Pemberdayaan Masyarakat Dalam Pembangunan Hutan Kota
Pemberdayaan masyarakat dalam pembangunan hutan kota dimaksudkan agar keikutsertaan masyarakat berperan dalam memahami pernan fungsi hutan kota sebagai bagian dari unsur konservasi, laboratorium alam hayati, sumber genetik dan plasma nutfah, arboretum (koleksi) jenis pepohonan keragaman jenis, yang secara rinci diueraikan sebagai berikut :
A. Peranan fungsi kawasan Hutan Kota
Hutan-hutan kota, dibangun untuk tujuan konservasi baik terhadap tanah, air dan lingkungan udara kotor perkotaan. Hutan kota konservasi tanah dan air, dibangun dan dikelola pada kawasan-kawasan resapan air; penyangga situ-situ, bantaran sungai dan sempandan pantai, sedangkan hutan-hutan kota Pemukiman dibangun untuk tujuan kenyamanan, dan hutan kota kawasan Industri diarahkan untuk mengendalikan berbagai bentuk polutan yang bersumber dari industri.
B. Laboratorium alam hayati (flora dan fauna)
Hutan kota selain merupakan sumber koleksi berbagai jenis pepohonan baik yang masih banyak ditemukan, jarang dan langka, juga merupakan koleksi-koleksi jenis yang bersal dari daerah lain :
Dengan berbagai jenis yang dikembangkan, serta atas dasar luasan tertentu, maka hadirnya satwa liar juga merupakan sumber pengetahuan yang berarti. Semakin banyak pepohonan yang dikoleksi, baik atas dasar jenis maupun ekosistemnya (daerah asal), cenderung akan memacu kehadiran berbagai jenis satwa liar.

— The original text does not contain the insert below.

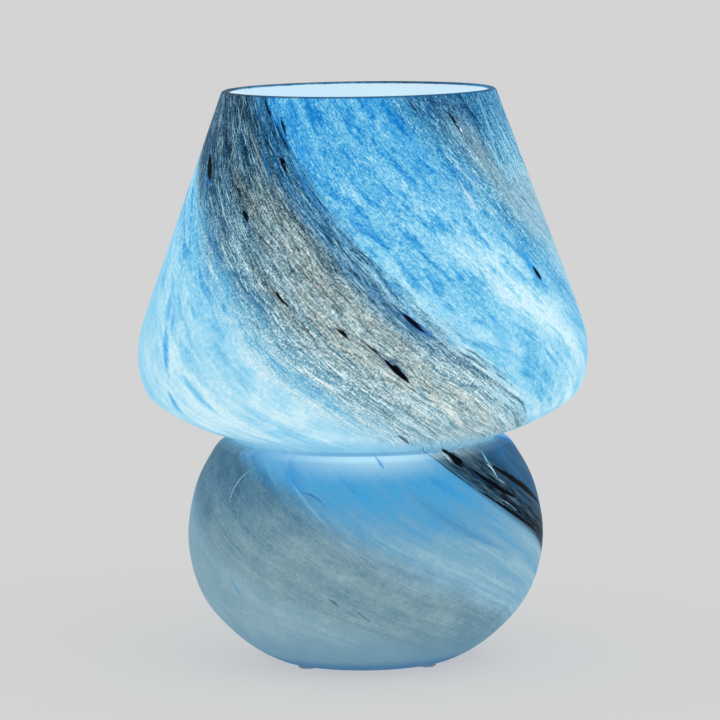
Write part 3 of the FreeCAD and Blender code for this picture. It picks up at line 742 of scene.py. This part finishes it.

C. Plasma nutfah sumber genetik
Pepohonan hutan kota yang dikembangkan pada dasarnya merupaskan koleksi hidup sebagai sumber jenis unggul (plasma nutfah), serta sebagai sumber-sumber genetik yang bisa dikembangkan melalui bioteknologinya.
D. Arboretum dan keanekaragaman hayati
Pembangunan hutan kota, selain sebagai wahana koleksi jenis pepohonan juga merupakan koleksi pepohonan berdasarkan habitat (keanekaragaman ekosistem), juga berdasarkan genus, famili dan atau jenisnya (keanekaragaman jenis), serta berdasarkan keunggulan-keunggulan jenis atas dasar sumber genetikanya.